• _Directions for this task_:
From the data that follows, report how many lines hold the string "where", giving only the number.

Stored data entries
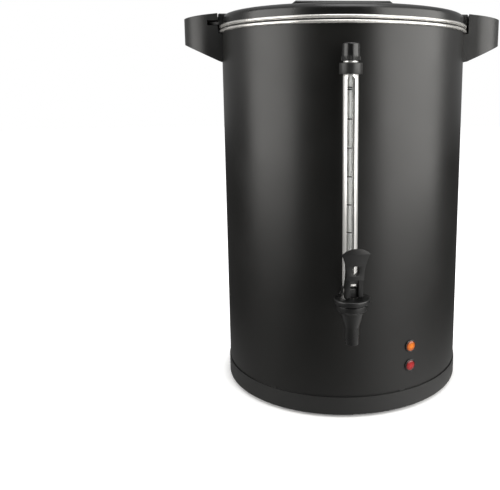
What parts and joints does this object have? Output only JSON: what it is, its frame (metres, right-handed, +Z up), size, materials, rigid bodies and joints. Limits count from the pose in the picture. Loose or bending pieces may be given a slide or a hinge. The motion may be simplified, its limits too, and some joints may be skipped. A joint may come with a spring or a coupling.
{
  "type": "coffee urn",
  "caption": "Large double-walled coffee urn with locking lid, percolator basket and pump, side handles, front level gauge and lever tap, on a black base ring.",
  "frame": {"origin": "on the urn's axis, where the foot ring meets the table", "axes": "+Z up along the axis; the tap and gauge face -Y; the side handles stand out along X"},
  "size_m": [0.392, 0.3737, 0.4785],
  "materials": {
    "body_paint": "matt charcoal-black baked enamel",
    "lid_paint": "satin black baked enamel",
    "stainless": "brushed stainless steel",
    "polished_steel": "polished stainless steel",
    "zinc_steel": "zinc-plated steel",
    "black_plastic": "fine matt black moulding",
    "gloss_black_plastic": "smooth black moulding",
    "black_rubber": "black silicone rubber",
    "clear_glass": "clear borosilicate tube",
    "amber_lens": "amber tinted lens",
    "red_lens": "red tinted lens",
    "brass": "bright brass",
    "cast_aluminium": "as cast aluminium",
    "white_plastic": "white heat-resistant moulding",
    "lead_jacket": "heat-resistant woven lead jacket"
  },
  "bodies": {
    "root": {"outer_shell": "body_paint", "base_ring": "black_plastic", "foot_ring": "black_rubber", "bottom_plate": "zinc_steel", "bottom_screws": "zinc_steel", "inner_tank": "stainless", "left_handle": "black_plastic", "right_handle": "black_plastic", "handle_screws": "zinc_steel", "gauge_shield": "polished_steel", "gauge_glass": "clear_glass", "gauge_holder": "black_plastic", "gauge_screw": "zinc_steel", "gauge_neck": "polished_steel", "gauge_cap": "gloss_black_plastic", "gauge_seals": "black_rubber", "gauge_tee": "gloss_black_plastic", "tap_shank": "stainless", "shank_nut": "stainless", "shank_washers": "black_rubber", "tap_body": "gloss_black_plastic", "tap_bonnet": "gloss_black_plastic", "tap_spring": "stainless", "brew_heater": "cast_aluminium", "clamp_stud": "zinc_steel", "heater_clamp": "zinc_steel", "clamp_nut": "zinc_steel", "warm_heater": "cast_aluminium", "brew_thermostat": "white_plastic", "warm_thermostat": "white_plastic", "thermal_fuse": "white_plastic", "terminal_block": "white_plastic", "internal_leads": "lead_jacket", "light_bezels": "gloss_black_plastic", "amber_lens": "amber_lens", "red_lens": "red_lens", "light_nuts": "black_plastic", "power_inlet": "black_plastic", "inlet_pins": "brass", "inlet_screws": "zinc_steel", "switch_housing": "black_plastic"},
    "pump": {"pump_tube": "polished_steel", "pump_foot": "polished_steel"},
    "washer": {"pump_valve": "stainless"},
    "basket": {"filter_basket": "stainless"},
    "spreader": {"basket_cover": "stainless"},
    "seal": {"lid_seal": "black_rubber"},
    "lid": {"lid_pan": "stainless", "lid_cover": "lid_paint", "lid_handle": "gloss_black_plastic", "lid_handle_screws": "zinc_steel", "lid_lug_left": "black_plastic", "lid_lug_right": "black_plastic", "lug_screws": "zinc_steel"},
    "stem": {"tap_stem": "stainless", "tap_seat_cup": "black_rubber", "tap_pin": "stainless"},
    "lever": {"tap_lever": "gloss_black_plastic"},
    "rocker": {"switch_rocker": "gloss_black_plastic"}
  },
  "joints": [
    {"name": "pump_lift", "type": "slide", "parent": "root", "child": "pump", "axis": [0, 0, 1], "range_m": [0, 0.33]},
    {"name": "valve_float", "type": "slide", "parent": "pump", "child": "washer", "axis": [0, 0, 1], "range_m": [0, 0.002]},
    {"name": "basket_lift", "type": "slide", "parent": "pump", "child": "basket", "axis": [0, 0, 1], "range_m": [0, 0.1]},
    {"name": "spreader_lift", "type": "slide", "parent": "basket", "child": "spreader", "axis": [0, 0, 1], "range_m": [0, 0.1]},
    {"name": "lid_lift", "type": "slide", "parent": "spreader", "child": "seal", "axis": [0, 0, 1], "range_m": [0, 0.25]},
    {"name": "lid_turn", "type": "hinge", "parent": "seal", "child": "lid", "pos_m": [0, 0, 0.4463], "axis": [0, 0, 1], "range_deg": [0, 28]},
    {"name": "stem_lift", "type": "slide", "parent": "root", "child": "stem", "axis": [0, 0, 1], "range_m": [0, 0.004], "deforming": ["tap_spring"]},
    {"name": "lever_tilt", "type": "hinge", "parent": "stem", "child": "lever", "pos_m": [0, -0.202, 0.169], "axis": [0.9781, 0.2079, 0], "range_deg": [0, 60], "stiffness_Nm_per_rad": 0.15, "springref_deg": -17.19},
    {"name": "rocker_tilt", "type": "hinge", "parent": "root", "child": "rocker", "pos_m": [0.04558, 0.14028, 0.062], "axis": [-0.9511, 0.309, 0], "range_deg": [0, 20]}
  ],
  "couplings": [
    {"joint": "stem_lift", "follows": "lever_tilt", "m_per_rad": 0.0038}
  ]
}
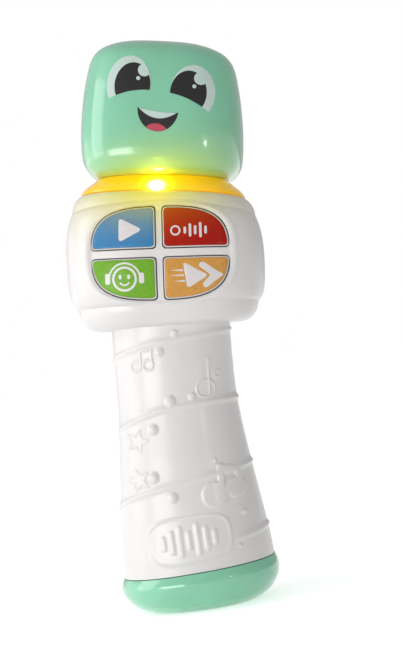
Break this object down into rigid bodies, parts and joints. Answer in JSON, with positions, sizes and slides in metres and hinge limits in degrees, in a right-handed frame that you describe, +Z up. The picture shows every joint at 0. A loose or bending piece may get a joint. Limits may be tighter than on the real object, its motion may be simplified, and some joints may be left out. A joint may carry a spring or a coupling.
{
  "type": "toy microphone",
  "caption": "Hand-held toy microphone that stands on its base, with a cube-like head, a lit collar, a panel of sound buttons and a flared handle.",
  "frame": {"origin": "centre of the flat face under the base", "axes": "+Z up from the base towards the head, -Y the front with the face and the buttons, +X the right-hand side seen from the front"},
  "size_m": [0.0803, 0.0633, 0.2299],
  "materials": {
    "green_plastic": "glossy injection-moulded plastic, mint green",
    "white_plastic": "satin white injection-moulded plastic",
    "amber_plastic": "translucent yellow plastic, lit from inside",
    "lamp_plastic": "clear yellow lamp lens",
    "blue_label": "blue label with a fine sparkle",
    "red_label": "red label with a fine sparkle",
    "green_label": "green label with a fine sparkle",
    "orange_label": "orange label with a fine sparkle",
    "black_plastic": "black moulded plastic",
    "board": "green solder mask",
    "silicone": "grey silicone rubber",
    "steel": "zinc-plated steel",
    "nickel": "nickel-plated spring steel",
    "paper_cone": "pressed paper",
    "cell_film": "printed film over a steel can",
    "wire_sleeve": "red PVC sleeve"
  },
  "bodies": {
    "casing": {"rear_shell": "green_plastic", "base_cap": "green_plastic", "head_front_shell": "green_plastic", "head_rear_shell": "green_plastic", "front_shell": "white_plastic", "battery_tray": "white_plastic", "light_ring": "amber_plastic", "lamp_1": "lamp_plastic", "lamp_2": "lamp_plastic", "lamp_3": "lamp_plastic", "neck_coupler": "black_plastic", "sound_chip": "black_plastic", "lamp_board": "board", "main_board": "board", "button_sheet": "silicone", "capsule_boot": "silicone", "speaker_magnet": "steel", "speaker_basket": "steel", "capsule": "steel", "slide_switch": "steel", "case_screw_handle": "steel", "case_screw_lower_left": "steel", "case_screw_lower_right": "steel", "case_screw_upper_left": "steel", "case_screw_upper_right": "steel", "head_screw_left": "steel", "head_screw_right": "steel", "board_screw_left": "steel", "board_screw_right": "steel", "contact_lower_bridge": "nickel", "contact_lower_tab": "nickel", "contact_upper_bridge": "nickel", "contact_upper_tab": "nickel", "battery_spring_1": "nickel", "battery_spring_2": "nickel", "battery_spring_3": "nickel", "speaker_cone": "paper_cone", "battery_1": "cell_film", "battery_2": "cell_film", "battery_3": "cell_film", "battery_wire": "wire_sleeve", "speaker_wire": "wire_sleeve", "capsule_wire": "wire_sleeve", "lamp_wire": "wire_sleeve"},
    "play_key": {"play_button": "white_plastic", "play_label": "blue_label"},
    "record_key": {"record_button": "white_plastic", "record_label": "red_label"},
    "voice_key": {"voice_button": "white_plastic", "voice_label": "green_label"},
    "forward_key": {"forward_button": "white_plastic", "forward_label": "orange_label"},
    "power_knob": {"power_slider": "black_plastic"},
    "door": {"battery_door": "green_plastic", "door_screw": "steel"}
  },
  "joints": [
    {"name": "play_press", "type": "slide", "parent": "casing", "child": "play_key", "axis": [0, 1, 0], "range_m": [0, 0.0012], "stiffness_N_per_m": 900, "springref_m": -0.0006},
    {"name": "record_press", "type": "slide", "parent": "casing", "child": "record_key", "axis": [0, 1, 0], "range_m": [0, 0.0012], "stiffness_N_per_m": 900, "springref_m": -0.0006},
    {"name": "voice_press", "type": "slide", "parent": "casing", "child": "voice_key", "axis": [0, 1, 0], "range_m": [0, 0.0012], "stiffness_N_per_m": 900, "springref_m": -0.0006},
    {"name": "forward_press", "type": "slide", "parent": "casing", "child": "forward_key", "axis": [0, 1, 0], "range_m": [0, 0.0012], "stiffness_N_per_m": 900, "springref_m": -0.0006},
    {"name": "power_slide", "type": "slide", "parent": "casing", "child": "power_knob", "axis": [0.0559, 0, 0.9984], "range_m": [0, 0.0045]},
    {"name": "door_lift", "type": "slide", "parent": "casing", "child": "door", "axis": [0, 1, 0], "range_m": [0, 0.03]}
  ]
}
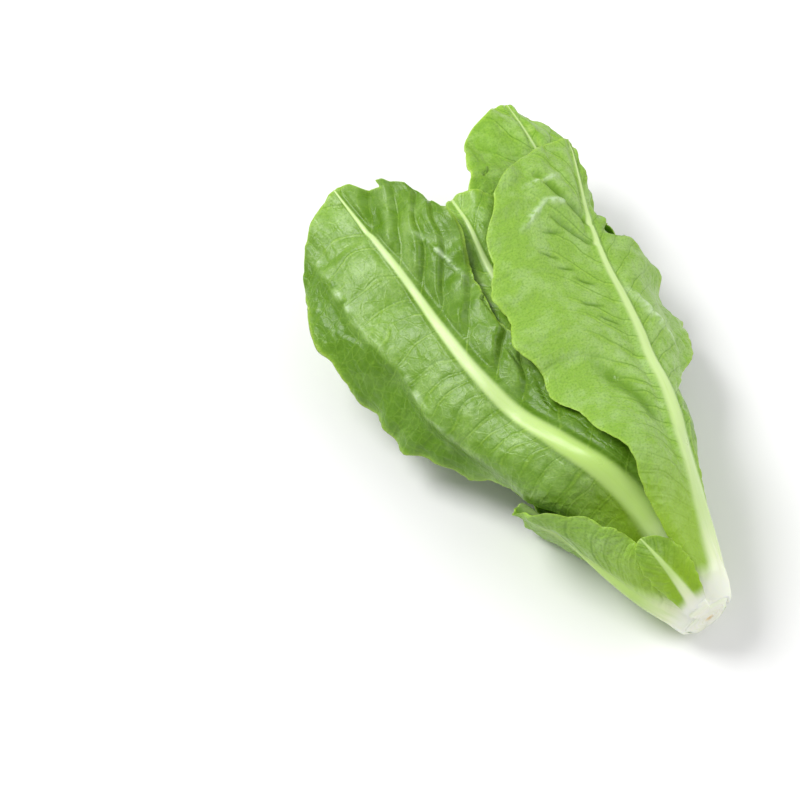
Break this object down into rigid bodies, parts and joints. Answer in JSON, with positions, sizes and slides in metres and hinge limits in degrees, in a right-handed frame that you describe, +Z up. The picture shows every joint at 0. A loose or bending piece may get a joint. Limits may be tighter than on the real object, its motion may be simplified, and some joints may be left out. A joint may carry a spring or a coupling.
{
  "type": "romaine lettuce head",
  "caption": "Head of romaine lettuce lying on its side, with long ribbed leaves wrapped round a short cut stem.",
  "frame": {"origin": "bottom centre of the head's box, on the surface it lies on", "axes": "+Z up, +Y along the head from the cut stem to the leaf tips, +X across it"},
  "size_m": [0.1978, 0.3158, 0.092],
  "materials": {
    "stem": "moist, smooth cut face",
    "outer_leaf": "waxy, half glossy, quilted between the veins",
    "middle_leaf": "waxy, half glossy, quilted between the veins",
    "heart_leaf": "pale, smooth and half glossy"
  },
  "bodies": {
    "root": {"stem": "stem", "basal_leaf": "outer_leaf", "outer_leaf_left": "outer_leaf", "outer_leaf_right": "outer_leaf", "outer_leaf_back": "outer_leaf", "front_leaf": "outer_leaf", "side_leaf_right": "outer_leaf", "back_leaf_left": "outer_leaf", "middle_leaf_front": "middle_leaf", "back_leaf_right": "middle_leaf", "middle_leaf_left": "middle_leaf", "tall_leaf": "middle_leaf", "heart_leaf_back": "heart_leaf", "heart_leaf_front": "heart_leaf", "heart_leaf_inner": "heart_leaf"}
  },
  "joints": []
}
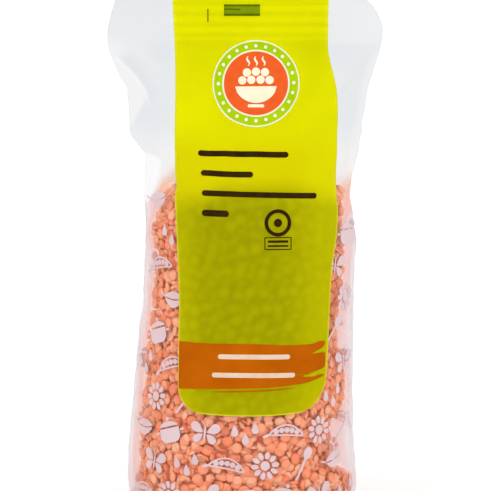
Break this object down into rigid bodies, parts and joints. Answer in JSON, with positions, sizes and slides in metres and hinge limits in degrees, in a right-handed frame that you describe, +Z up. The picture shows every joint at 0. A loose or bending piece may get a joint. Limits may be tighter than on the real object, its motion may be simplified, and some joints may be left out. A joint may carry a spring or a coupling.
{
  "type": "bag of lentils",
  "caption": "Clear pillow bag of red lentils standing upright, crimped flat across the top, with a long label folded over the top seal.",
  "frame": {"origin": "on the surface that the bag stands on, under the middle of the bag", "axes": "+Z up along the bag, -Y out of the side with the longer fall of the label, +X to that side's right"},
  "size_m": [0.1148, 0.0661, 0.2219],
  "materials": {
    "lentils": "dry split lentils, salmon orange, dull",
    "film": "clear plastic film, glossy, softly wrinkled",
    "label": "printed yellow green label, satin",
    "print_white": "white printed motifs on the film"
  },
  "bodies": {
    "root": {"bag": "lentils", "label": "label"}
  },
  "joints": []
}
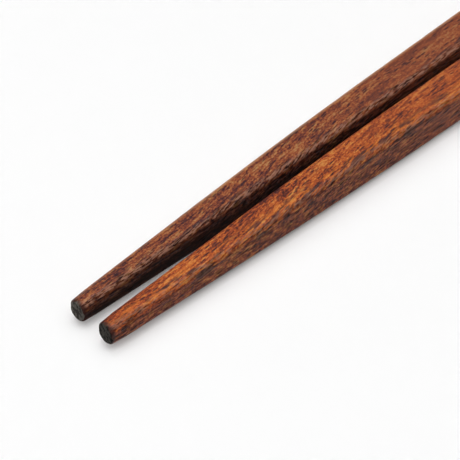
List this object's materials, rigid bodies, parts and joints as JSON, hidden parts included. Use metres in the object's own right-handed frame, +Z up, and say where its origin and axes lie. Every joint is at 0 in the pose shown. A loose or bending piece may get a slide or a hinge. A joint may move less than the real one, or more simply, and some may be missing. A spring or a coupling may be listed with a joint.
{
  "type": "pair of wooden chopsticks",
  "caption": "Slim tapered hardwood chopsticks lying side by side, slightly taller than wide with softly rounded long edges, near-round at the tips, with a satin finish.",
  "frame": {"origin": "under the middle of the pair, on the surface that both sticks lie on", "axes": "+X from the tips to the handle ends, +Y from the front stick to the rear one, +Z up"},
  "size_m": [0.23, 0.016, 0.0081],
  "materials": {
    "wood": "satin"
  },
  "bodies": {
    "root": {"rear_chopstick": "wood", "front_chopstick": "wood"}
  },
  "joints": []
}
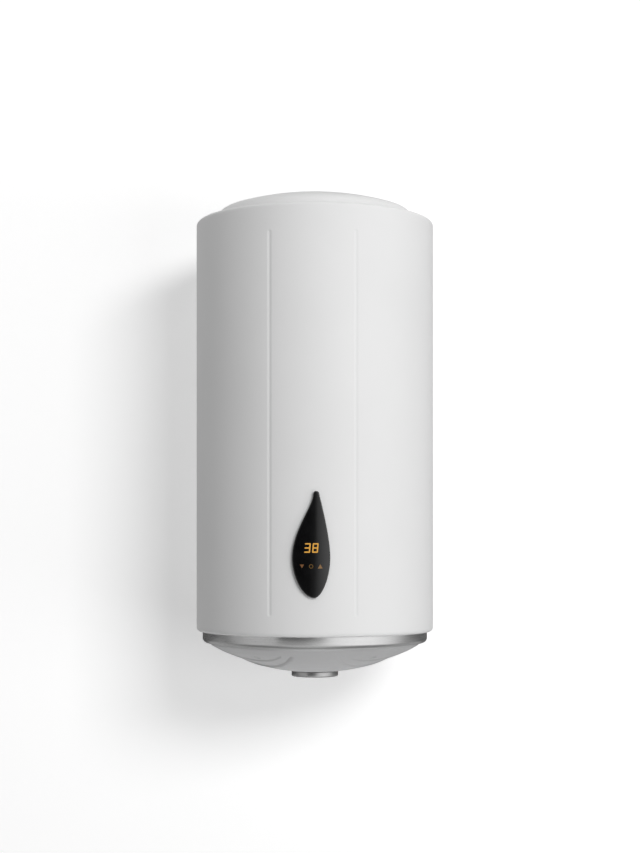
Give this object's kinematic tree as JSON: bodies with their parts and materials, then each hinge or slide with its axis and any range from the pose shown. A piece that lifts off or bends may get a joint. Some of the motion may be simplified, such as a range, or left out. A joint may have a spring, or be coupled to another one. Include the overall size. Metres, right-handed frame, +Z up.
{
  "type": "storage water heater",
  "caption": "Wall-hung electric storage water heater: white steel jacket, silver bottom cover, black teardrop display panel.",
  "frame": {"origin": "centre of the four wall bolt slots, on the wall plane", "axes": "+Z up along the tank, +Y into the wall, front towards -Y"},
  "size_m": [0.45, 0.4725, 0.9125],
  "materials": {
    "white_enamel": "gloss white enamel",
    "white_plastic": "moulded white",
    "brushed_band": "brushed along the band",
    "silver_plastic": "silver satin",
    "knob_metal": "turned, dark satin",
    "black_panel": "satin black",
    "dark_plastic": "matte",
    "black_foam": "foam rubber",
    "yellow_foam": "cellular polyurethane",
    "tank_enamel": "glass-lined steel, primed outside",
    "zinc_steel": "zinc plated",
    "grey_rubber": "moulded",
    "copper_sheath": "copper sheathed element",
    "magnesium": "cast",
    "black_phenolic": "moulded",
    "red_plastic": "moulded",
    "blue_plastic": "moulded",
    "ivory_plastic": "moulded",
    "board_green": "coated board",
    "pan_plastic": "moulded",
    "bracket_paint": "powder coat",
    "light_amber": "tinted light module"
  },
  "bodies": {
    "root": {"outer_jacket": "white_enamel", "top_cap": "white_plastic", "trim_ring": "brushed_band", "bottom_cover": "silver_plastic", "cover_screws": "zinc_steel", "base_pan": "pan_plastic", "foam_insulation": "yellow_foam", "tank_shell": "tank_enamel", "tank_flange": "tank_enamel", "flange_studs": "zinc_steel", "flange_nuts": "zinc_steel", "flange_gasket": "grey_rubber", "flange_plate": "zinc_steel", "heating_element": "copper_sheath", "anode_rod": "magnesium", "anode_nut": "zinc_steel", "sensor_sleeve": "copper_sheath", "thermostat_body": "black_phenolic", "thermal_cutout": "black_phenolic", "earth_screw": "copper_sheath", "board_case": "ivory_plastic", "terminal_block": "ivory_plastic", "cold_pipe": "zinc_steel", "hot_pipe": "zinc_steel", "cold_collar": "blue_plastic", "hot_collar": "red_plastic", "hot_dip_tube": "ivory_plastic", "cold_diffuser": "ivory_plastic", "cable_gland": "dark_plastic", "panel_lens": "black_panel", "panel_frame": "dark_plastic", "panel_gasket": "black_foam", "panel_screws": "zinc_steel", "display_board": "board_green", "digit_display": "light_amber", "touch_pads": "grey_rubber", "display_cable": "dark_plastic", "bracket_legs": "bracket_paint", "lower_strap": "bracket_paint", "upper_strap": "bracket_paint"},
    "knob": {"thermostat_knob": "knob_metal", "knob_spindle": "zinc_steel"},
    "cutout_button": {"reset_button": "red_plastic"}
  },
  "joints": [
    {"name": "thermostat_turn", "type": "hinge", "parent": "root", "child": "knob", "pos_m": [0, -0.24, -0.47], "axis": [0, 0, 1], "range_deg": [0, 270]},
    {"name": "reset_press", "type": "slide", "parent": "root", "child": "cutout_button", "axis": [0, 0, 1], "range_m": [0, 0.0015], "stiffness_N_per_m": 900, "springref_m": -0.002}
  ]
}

• _Output of the task_:
2